Several decisions of the district courts have held that no person or organization other than the four specifically named in section 380.07(2) have standing to appeal a development order issued under that chapter to FLWAC. See, e.g., Friends of the Everglades, Inc. v. Board of County Commissioners of Monroe County, 456 So.2d 904 (Fla. 1st DCA 1984); Caloosa Property Owners Association, Inc. v. Palm Beach County Board of County Commissioners, 429 So.2d 1260 (Fla. 1st DCA), rev. denied, 438 So.2d 831 (Fla. 1983). The Everglades court held, I think correctly, that chapter 380 does not replace traditional zoning and regulatory procedures where adjacent landowners or environmental groups may challenge the actions of local government, but merely imposes additional restraints on property use to meet broader concerns of the general public. Thus, aggrieved persons who are not specifically given standing under chapter 380 may not appeal an adverse development order issued under that chapter to FLWAC. Everglades, 456 So.2d at 908-09. The court recognized that:
[I]t is not the purpose of Chapter 380 to provide a forum for parties whose complaints focus on alleged detriment to activities they wish to conduct on adjoining land. "Regional impact" is concerned with matters affecting the public in general, not special interests of adjoining landowners.Id. at 908 (quoting Suwannee River Area Council Boy Scouts of America v. State, Department of Community Affairs, 384 So.2d 1369, 1374 (Fla. 1st DCA 1980)).

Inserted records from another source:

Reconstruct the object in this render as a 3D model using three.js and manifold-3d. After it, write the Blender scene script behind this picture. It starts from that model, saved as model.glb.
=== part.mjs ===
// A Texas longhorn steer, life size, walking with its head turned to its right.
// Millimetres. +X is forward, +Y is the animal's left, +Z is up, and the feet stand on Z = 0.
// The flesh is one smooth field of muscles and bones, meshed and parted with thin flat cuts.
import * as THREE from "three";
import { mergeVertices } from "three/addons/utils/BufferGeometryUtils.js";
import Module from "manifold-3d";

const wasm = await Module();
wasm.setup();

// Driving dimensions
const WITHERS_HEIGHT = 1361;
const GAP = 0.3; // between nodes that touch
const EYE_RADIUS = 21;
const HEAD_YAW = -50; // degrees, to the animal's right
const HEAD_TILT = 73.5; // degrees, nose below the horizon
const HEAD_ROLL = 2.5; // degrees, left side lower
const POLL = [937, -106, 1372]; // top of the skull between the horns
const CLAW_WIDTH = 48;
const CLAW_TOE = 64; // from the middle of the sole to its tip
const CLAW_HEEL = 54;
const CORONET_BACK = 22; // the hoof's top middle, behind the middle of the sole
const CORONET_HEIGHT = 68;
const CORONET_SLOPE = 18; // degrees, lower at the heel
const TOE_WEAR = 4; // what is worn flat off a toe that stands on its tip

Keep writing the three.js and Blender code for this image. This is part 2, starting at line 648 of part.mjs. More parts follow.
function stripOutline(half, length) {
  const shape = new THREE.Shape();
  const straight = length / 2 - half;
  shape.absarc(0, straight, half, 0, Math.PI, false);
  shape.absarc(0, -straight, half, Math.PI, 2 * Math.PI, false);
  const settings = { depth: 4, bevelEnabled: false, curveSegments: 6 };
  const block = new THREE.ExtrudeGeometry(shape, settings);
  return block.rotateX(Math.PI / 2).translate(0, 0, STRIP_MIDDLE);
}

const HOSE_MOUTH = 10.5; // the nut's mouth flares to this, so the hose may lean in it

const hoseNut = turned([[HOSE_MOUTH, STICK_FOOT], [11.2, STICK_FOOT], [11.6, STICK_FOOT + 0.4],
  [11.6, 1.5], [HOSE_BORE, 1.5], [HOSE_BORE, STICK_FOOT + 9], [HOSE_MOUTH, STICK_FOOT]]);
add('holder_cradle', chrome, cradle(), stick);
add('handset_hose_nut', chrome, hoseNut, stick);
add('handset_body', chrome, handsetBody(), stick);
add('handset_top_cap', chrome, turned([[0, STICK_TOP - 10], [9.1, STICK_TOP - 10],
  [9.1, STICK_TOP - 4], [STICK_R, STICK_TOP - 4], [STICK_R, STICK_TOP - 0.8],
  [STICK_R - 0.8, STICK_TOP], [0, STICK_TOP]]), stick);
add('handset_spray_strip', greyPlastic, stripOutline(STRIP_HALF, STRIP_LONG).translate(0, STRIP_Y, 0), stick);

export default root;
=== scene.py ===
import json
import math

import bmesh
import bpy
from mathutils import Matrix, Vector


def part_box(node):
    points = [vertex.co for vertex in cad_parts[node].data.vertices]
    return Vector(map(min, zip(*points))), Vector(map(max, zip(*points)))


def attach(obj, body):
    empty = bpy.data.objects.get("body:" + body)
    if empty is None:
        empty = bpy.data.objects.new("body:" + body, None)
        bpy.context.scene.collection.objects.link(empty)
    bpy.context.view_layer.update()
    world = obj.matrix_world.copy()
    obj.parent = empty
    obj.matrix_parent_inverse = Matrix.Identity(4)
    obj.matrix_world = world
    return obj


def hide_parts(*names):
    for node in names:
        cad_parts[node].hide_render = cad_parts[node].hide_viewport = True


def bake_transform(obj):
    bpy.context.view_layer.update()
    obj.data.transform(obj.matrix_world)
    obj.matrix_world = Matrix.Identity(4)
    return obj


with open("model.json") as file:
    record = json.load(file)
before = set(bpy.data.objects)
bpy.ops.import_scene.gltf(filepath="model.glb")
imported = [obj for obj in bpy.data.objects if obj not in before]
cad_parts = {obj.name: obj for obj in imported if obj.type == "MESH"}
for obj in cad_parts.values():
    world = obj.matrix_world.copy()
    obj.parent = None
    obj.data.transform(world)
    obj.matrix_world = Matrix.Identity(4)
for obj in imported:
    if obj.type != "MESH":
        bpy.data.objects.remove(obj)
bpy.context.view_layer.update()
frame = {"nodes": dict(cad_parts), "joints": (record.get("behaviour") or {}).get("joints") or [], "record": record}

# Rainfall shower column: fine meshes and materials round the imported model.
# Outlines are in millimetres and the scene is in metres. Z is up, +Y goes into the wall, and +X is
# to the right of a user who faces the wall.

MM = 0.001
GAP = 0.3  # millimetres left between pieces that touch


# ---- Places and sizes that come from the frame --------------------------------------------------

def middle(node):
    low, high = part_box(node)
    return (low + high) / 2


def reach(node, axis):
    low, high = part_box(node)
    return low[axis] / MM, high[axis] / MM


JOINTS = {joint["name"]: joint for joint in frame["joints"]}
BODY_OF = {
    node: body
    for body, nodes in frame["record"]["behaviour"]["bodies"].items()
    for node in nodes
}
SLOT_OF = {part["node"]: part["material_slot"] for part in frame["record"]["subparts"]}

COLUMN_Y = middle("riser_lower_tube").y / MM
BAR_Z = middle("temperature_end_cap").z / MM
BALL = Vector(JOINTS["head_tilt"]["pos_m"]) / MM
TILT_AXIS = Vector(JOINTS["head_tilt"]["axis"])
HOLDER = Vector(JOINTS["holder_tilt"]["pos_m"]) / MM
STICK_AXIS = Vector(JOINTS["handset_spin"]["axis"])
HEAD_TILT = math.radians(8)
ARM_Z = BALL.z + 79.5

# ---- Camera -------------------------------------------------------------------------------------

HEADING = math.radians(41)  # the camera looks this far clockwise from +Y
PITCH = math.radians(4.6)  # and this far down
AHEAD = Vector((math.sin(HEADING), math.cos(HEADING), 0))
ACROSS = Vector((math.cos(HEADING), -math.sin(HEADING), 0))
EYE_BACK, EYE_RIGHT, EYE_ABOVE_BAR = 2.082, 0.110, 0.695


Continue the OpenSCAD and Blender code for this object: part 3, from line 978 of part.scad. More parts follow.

UKCA attempts to avoid the implications of these decisions by relying on the three-pronged test for standing in zoning cases enunciated by the Florida Supreme Court in Renard It contends that the foregoing decisions control only the right to appeal a development order to FLWAC, and that the Renard test governs the right to enforce the requirements of or challenge procedural violations of chapter 380 directly in circuit court. I disagree.
First, chapter 380 contemplates initial review only by FLWAC, and chapter 120 governs judicial review of FLWAC's decision. The legislature clearly did not intend that a challenge to a local government development order be made directly to the courts, or it would not have set up an elaborate administrative mechanism for review of such orders. Second, the legislature expressly described the parties with standing to appeal a development order to FLWAC. To engraft the Renard test for standing in zoning cases onto the specific standing scheme set up by chapter 380 would be inconsistent with the statutory intent. Cf. Citizens Growth Management Coalition of West Palm Beach, Inc. v. City of West Palm Beach, Inc., 450 So.2d 204, 207 (Fla. 1984) (because legislature did not specifically address question of who has standing to enforce the Local Government Comprehensive Planning Act of 1975, §§ 163.3161-.3211, Fla. Stat. (1981), court finds applicable the Renard test for standing in zoning actions). The remedies available to a party adversely affected by a chapter 380 development order are to intervene in the administrative proceedings which follow a recommended development order, or to challenge a zoning decision or taking of property which forms a part of or is related to the development order, or to obtain any other relief permitted by law. Caloosa, 429 So.2d at 1264-65.
Admittedly, the view that under chapter 380 standing in circuit court is limited to those enumerated in section 380.07(2) conflicts directly with the second district's holding in Pinellas County v. Lake Padgett Pines, 333 So.2d 472 (Fla. 2d DCA 1976), cert. dismissed, 352 So.2d 172 (Fla. 1977) (person other than that named in section 380.07(2) has standing to enjoin violation of chapter 380 in circuit court where special injury satisfies first prong of Renard test).
Next, because UKCA's complaint in this case alleges some violations of zoning law at the local level, we must also decide whether UKCA has standing to challenge the alleged violations of zoning law under any prong of the Renard test. As a nonprofit citizens' organization, UKCA clearly has standing under the third prong of Renard to challenge the enactment of a zoning ordinance on procedural grounds. See Upper Keys Citizens Association, Inc. v. Wedel, 341 So.2d 1062 (Fla. 3d DCA 1977). UKCA does not, however, have standing under the first prong of the Renard test to enjoin the violation of an existing ordinance because it does not allege a special injury differing in kind and degree from that suffered by the general public. United States Steel Corp. v. Save Sand Key, Inc., 303 So.2d 9 (Fla. 1974). The fact that the cause of action is based in part on breach of a settlement agreement which purportedly resolved the land use controversy, in my view, creates no independent standing ground. The claim based on the prior settlement agreement should be pursued by a separate enforcement action. Finally, the law is clear, and appellant does not attempt to dispute, that UKCA has no standing under the second prong of Renard to challenge the wisdom of any zoning action. To the extent that the majority perceives the compatibility of the board's action with the settlement agreement as an ingredient of standing under that prong, I disagree.
Insofar as we are upholding that portion of the trial court's order granting summary judgment on appellant's claims under chapter 380 but reversing that part of the order which adversely disposes of appellant's challenges to the zoning actions taken by the Monroe County Board of County Commissioners on procedural grounds, I concur in the denial of rehearing.